The fall in Chinese clothing exports to the US, because of the tariffs, explains why China mono-ethylene glycols spreads over naphtha are in negative territory for the first time in five years.
Paraxylene profitability in China is also weak, and is likely to weaken even further, as a result of US tariffs on Chinese apparel and non-apparel exports. In clothing alone, the US accounts for 17% of all Chinese exports.
Meanwhile, though, chemicals demand in Vietnam is booming. Let’s look at polyethylene (PE). Low-end plastic processors are moving in greater numbers from Vietnam to China to avoid the US tariffs on Chinese shipments of plastic products.
PE imports saw a big increase in Q1. This is a perfect proxy for demand as Vietnam has no domestic production.
This included a big rise in imports of US high-density PE (HDPE) and linear—low density PE (LLDPE). If you look at the period from September 2018 until March 2019, US shipments to Vietnam exceeded those to China.
Since last August, US HDPE and LLDPE exports to China have carried 25% import duties as part of the trade war. This has led the US to seek markets other than China, including Vietnam and the rest of Southeast Asia.
Cheap plastic films and bags, made from somebody’s PE, are then being shipped from Vietnam to the US under the tariff barriers.
“It takes just two months to set up a basic plastic conversion facility in Vietnam and we’ve seen a big shift in production since the trade war began,’ said a polyolefins industry source.
“We are likely to see the process speed up considerably now that it looks like the trade war will drag on for the rest of this year,” he added.
Relocated Chinese manufacturers may be targeted
This could be great news for the overall Vietnamese economy which we estimate will see GDP growth of 6.8% in 2019 versus 7.1% last year.
Perhaps growth will be higher than 6.8%. Foreign –direct investment from Hong Kong and China to Vietnam was at $2bn during the first four months of this year, according to Deutsche Bank. This compares with around $400,000 during the same period last year.
“China’s investment in Vietnam includes sectors such as energy, construction, manufacturing, and property. Ongoing trade wars may make the January-April figures a major trend in the coming years, in our view,” said Deutsche Bank.
This might mean that we have also underestimated Vietnam’s PE growth. In HDPE, our base case sees Vietnam’s consumption growing by 7.5% in 2019 over 2018 to around 900,000 tonne. We see LLDPE demand rising by 7.7% to approximately 640,000 tonnes.
“PE Demand seems to be growing at around 14% thanks to the bigger inflow of imports,” said a second polyolefins industry source.
But here’s the thing: Quite a few of the converters that have relocated from China to Vietnam are reported to be under Chinese ownership.
What if this is seen by the US as merely a re-routing of Chinese exports in order to avoid the tariffs?

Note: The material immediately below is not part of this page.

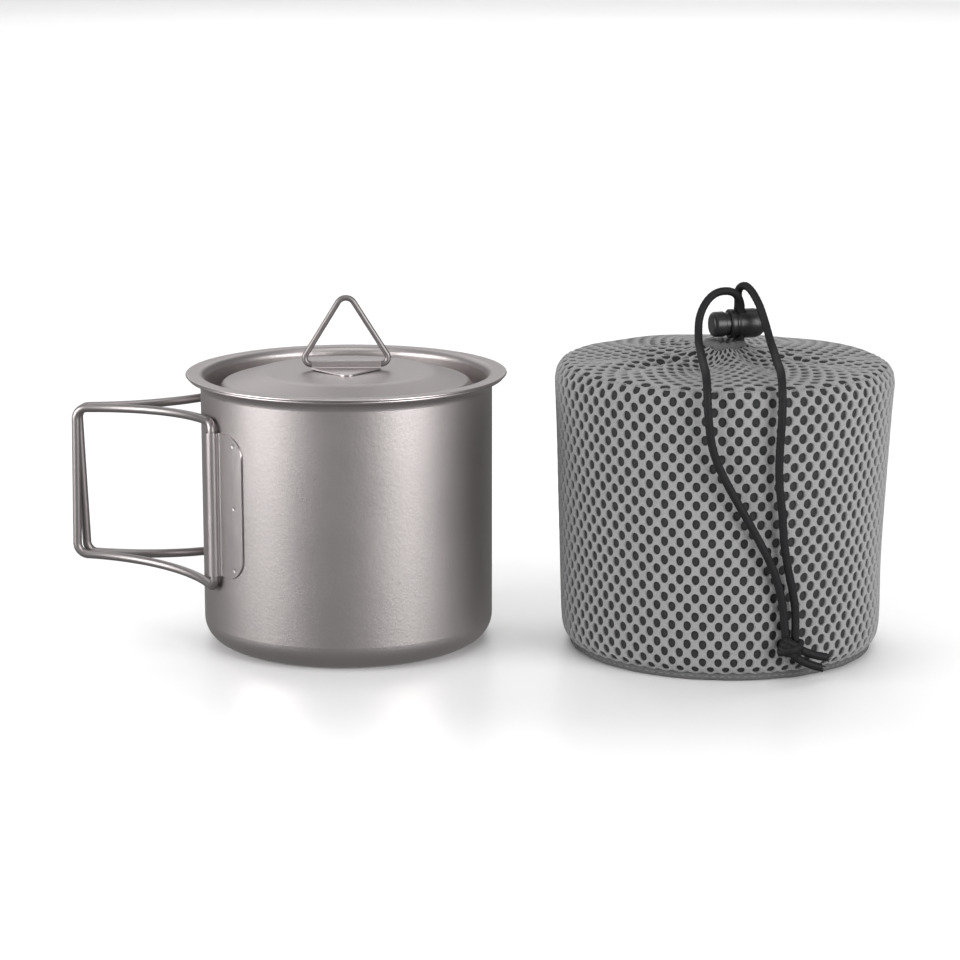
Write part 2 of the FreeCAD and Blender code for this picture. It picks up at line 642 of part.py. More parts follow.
def bail_bracket():
    """Saddle over the bail's leg: a square channel with a three-cornered wing on each side."""
    gauge, half = size("gauge"), size("channel_half")
    inner = size("bail_wire") + size("channel_play")
    axis, lift, reach = size("bail_rise"), size("wing_lift"), size("wing_reach")
    tip, play, soft = size("wing_tip"), size("wing_play"), size("saddle_corner")
    body = new_body("lid_bail_bracket")
    section = new_sketch(body, "saddle_section", "YZ_Plane")
    top = axis + inner
    outline(
        section,
        [
            (-reach, play),
            (-inner - gauge * 1.5, lift),
            (-inner, lift),
            (-inner, top - soft, soft, -1),
            (-inner + soft, top),
            (inner - soft, top, soft, -1),
            (inner, top - soft),
            (inner, lift),
            (inner + gauge * 1.5, lift),
            (reach, play),
            (reach, gauge + play),
            (inner + gauge * 1.3, lift + gauge),
            (inner + gauge, lift + gauge * 1.3),
            (inner + gauge, top, gauge, 1),
            (inner, top + gauge),
            (-inner, top + gauge, gauge, 1),
            (-inner - gauge, top),
            (-inner - gauge, lift + gauge * 1.3),
            (-inner - gauge * 1.3, lift + gauge),
            (-reach, gauge + play),
        ],
    )
    doc.recompute()
    pad(body, section, half * 2, middle=True)
    cut = new_sketch(body, "wing_corners", "XY_Plane")
    shoulder = inner + gauge * 1.2
    for way_x in (1, -1):
        for way_y in (1, -1):
            turned = way_x * way_y
            corners = [
                (half * way_x, shoulder * way_y),
                ((half + CUT_OVER) * way_x, shoulder * way_y),
                ((half + CUT_OVER) * way_x, (reach + CUT_OVER) * way_y),
                (tip * 0.4 * way_x, (reach + CUT_OVER) * way_y),
                (tip * 0.4 * way_x, (reach - 0.2) * way_y),
                (tip * way_x, (reach - 1.0) * way_y),
            ]
            outline(cut, corners if turned > 0 else corners[::-1])
    doc.recompute()
    pocket_through(body, cut)
    place(body, (0, 0, size("plateau_height")), size("lid_turn"))


def bag_panels():
    """Side panel with its gathered top, base panel and the binding along the seam between them."""
    mesh, foot, top = size("mesh_gauge"), size("bag_foot_radius"), size("bag_top_radius")
    low, shoulder = size("bag_foot_bend"), size("bag_shoulder")
    height, mouth, mouth_radius = size("bag_height"), size("mouth_height"), size("mouth_radius")
    seam, binding = size("seam_radius"), size("binding")
    stand = (size("bag_x"), size("bag_y"), 0)
    bend_height, lift = size("bag_bend_top"), size("base_lift")
    reach = seam - binding - size("base_play")
    side = turned_body(
        "bag_side_panel",
        [
            (foot - low * 0.493, low * 0.396, low, 1),
            (foot, bend_height),
            (top, height - shoulder, shoulder, 1),
            (top - shoulder, height),
            (mouth_radius, mouth),
            (mouth_radius, mouth - mesh),
            (top - shoulder, height - mesh, shoulder - mesh, -1),
            (top - mesh, height - shoulder),
            (foot - mesh, bend_height, low - mesh, -1),
            (foot - low * 0.76, low * 0.573),
        ],
    )
    base = turned_body(
        "bag_base_panel",
        [(0, lift), (reach, lift), (reach, lift + mesh), (0, lift + mesh)],
    )
    place(side, stand, size("bag_turn"))
    place(base, stand, size("bag_turn"))
    ring = doc.addObject("Part::Torus", "bag_base_binding")
    ring.Label = "bag_base_binding"
    bind(ring, "Radius1", seam)
    bind(ring, "Radius2", binding)
    place(ring, (size("bag_x"), size("bag_y"), binding), size("bag_turn"))
    parts.append(ring)


def mouth_point(x, y, z):
    """A point given along the cord lock's axis (x), across it (y) and up, in the bag's own frame."""
    turn = math.radians(number("lock_turn"))
    return FreeCAD.Vector(x * math.cos(turn) - y * math.sin(turn), x * math.sin(turn) + y * math.cos(turn), z)


def cord_exit(side):
    """Where one end of the cord's loop turns up into the lock, along and across the lock's axis."""
    major, pair = number("channel_radius"), number("cord_pair")
    return math.sqrt(major * major - pair * pair), side * pair


def cord_channel():
    """The hem round the mouth, hollow for the cord, with a slot where the cord's two ends leave it."""
    major, section = number("channel_radius"), number("channel_section")
    level, bore = number("channel_height"), number("cord") + number("cord_fit")
    centre, up = FreeCAD.Vector(0, 0, level), FreeCAD.Vector(0, 0, 1)
    tube = Part.makeTorus(major, section, centre, up)
    hollow = Part.makeTorus(major, bore, centre, up)
    along, across = cord_exit(1)
    start = FreeCAD.Vector(along - bore, -across - bore, level)
    slot = Part.makeBox(2 * bore, 2 * (across + bore), 2 * section, start)
    slot.rotate(FreeCAD.Vector(0, 0, 0), up, number("lock_turn"))
    new_solid("bag_cord_channel", tube.cut(hollow).cut(slot), bag_frame())


def cord_in_channel():
    """The hidden loop of the drawcord, and its two ends that rise through the cord lock."""
    major, level, radius = number("channel_radius"), number("channel_height"), number("cord")
    along, across = cord_exit(1)
    centre, up = FreeCAD.Vector(0, 0, level), FreeCAD.Vector(0, 0, 1)
    lean = math.degrees(math.atan2(across, along))
    turned = number("lock_turn")
    loop = Part.makeTorus(major, radius, centre, up, 0, 360, 360 - 2 * lean)
    loop.rotate(centre, up, turned + lean)
    solid = loop
    for side in (1, -1):
        foot = mouth_point(along, side * across, level)
        ball = Part.makeSphere(radius, foot)
        riser = Part.makeCylinder(radius, LEFT_ROUTE[0][2] - level, foot, up)
        solid = solid.fuse(ball).fuse(riser)
    new_solid("drawcord_in_channel", solid.removeSplitter(), bag_frame())


def tube(route, radius):
    """A tube along straight runs joined by tangent arcs, each as large as its two runs allow.

    It gives the solid, its length and the arcs' radii.
    """
    points = [FreeCAD.Vector(*point) for point in route]
    edges, radii, at, last = [], [], points[0], len(points) - 1
    for index in range(1, last):
        before, after = points[index] - points[index - 1], points[index + 1] - points[index]
        arc_radius = BEND_SHARE * min(before.Length, after.Length) / math.tan(before.getAngle(after) / 2)
        radii.append(round(arc_radius, 1))
        start, middle, end = bend(points[index], before, after, arc_radius)
        edges += [Part.LineSegment(at, start).toShape(), Part.Arc(start, middle, end).toShape()]
        at = end
    edges.append(Part.LineSegment(at, points[last]).toShape())
    return swept(edges, radius), sum(edge.Length for edge in edges), radii


def cord_tube(route, radius, name):
    """A stretch of the drawcord, with its measures printed."""
    solid, length, radii = tube(route, radius)
    share = solid.Volume / (math.pi * radius * radius * length)
    print(f"{name}: length {length:.1f} mm, volume {share:.4f} of section times length, radii {radii}")
    return solid


def free_cords():
    """The two hanging ends, the knot that ties them together and their short tails."""
    radius = number("cord")
    knot = Part.makeSphere(1.0)
    stretch = FreeCAD.Matrix()
    stretch.scale(*KNOT_HALVES)
    knot = knot.transformGeometry(stretch)
    facing = math.degrees(math.atan2(KNOT_CENTRE[0], -KNOT_CENTRE[1]))
    knot.rotate(FreeCAD.Vector(0, 0, 0), FreeCAD.Vector(0, 0, 1), facing)
    knot.translate(FreeCAD.Vector(*KNOT_CENTRE))
    for name, route in (("drawcord_left", LEFT_ROUTE), ("drawcord_right", RIGHT_ROUTE)):
        new_solid(name, cord_tube(route, radius, name).cut(knot), bag_frame())
    new_solid("drawcord_knot", knot, bag_frame())
    tails = [cord_tube(route, radius, "tail").cut(knot) for route in TAIL_ROUTES]
    new_solid("drawcord_tails", Part.Compound(tails), bag_frame())


def lock_frame():
    """The placement that carries a shape turned about +X to the cord lock's axis, from its open end."""
    turn = FreeCAD.Rotation(FreeCAD.Vector(0, 0, 1), number("lock_turn"))
    start = mouth_point(number("lock_rim"), 0, number("lock_height"))
    return bag_frame().multiply(FreeCAD.Placement(start, turn))


def lock_hole(body, name, low, high, half_width):
    """A slot for the cord pair, cut down through a lock piece."""
    cut = new_sketch(body, name, "XY_Plane")
    outline(cut, [(low, -half_width), (high, -half_width), (high, half_width), (low, half_width)])
    doc.recompute()
    pocket_through(body, cut)


def cord_lock():
    """Barrel with a domed end, plunger with a button, and the spring between them."""
    radius, length, bore, depth = (size(n) for n in ("lock_radius", "lock_length", "lock_bore", "lock_depth"))
    barrel = turned_body(
        "cord_lock_barrel",
        [
            (depth, 0),
            (length, 0),
            (length, radius * 0.3, radius * 0.75, 1),
            (length - radius * 0.56, radius - 0.25),
            (length - radius * 0.75, radius),
            (3.2, radius),
            (2.7, radius - 0.35),
            (2.2, radius - 0.35),
            (1.7, radius),
            (0.5, radius, 0.5, 1),
            (0, radius - 0.5),
            (0, bore),
            (depth, bore),
        ],
        "XY_Plane",
        "H_Axis",
    )
    centre = Size(cord_exit(1)[0], "sqrt(Sizes.channel_radius ^ 2 - Sizes.cord_pair ^ 2)") - size("lock_rim")
    room = size("cord") + size("hole_play")
    across = size("cord_pair") + room
    lock_hole(barrel, "barrel_hole", centre - room, centre + room, across)
    barrel.Placement = lock_frame()
    stem, stem_length = size("stem_radius"), size("stem_length")
    button, button_length, gap = size("button_radius"), size("button_length"), size("button_gap")
    plunger = turned_body(
        "cord_lock_plunger",
        [
            (-gap - button_length, 0),
            (stem_length - gap, 0),
            (stem_length - gap, stem - 0.3),
            (stem_length - gap - 0.3, stem),
            (-gap, stem),
            (-gap, button - 0.4, 0.4, 1),
            (-gap - 0.4, button),
            (-gap - button_length + 1.6, button, 1.6, 1),
            (-gap - button_length, button - 1.6),
        ],
        "XY_Plane",
        "H_Axis",
    )
    slot = size("cord_pair") + size("cord") + size("slot_play")
    lock_hole(plunger, "plunger_slot", centre - room - size("press"), centre + room, slot)
    plunger.Placement = lock_frame()
    wire, coil, play = number("spring_wire"), number("spring_radius"), number("spring_play")
    start = number("stem_length") - number("button_gap") + wire + play
    end = number("lock_depth") - wire - play
    steps = SPRING_TURNS * SPRING_STEPS
    route = []
    for step in range(steps + 1):
        turn = 2 * math.pi * step / SPRING_STEPS
        route.append((start + (end - start) * step / steps, coil * math.cos(turn), coil * math.sin(turn)))
    spring = tube(route, wire)[0]
    new_solid("cord_lock_spring", spring, lock_frame())


def check(part):
    """Stops the build if a sub-part failed."""
    if part.Shape.isNull() or not part.Shape.isValid():
        raise RuntimeError(f"{part.Label} has no valid shape")
    if not part.Shape.Solids or min(solid.Volume for solid in part.Shape.Solids) <= 0:
        raise RuntimeError(f"{part.Label} holds no closed solid")


pot_shell()
lid_shell()
bracket("front_handle_bracket", 1)
bracket("rear_handle_bracket", -1)
handle("front_handle", 1)
handle("rear_handle", -1)
bail_bracket()
lid_bail()
bag_panels()
cord_channel()
cord_in_channel()
free_cords()
cord_lock()
doc.recompute()
failed = [item.Name for item in doc.Objects if "Invalid" in item.State or "Error" in item.State]
if failed:
    raise RuntimeError(f"these objects failed: {failed}")
os.makedirs("parts", exist_ok=True)
for part in parts:
    check(part)
    part.Shape.exportStep(f"parts/{part.Label}.step")
    print(f"{part.Label}: {len(part.Shape.Solids)} solid, {part.Shape.Volume:.1f} mm3")
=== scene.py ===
"""Looks for a camping pot set: blasted titanium, a spacer-mesh bag, its braided drawcord and its lock."""

import bisect
import math
import random

import bmesh
import bpy
from bpy.props import FloatProperty, FloatVectorProperty, IntProperty, PointerProperty
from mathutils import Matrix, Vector


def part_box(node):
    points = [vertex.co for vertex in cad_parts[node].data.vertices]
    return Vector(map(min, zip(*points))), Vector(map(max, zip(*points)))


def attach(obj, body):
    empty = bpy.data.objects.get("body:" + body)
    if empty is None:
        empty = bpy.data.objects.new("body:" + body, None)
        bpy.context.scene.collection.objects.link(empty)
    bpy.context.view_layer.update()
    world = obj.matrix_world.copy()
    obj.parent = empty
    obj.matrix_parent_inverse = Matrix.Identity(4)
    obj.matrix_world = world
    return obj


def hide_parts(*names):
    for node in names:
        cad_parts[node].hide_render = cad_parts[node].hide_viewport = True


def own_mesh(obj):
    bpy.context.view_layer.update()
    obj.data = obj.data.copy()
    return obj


bl_info = {
    "name": "Camping pot set",
    "version": (1, 0, 0),
    "blender": (4, 5, 0),
    "location": "3D View > Sidebar > Pot set",
    "description": "Finishes a titanium pot and makes the mesh bag that it packs into",
    "category": "Object",
}

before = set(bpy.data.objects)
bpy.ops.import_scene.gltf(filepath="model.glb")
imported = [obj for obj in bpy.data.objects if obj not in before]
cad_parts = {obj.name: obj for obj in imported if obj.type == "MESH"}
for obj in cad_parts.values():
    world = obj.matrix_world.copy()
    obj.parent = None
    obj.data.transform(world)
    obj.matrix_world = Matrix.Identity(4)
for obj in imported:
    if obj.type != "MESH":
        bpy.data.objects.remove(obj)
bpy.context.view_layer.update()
MM = 0.001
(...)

As the FT reports, Mexico’s exports to the US overtook those of China for the first time in March. Some of the Mexican exporters are again said to be under Chinese ownership.
In its mission to tackle what it sees as unfair Chinese trading practices, and halt the geopolitical rise of China, the US might as a result go after relocated Chinese manufacturers.
Donald Trump also wants to re-shore low-end manufacturing jobs to the US and get rid of the overall US trade deficit. Neither of these objectives will be achieved if US imports merely shift from China to other developing countries.
But an ageing population in the US versus youthful populations in the developing world creates a creates a dilemma. Unless the US puts a giant and global tariff wall around its entire economy it won’t be able to bring a big number of manufacturing jobs back home.
The danger is that this would do the same thing to the global economy as the 1930 Smoot-Hawley Tariff Act. Sadly, this is no exaggeration. This is the scale of the risks ahead.
A least, though, let’s enjoy the moderate good news while it lasts. Lost tonnes of chemicals demand in China should be partly replaced by tonnes gained in other developing markets.
Forecasting what happens next therefore depends largely on analysis of only one thing: Politics.
Once you’ve built a range of different political outcomes, the next task is to predict changes in chemicals and finished-goods trade flows, along with a range of outcomes for chemicals and finished-goods demand. In other words, you need excellent top down political analysis and equally good bottom up understanding of chemicals end-use markets.
This is easier said than done and will require a lot of effort. But you don’t have any choice. You have to make the commitment as the old plain-vanilla forecasting methods no longer work. You can no longer draw straight upward lines depicting constantly rising growth.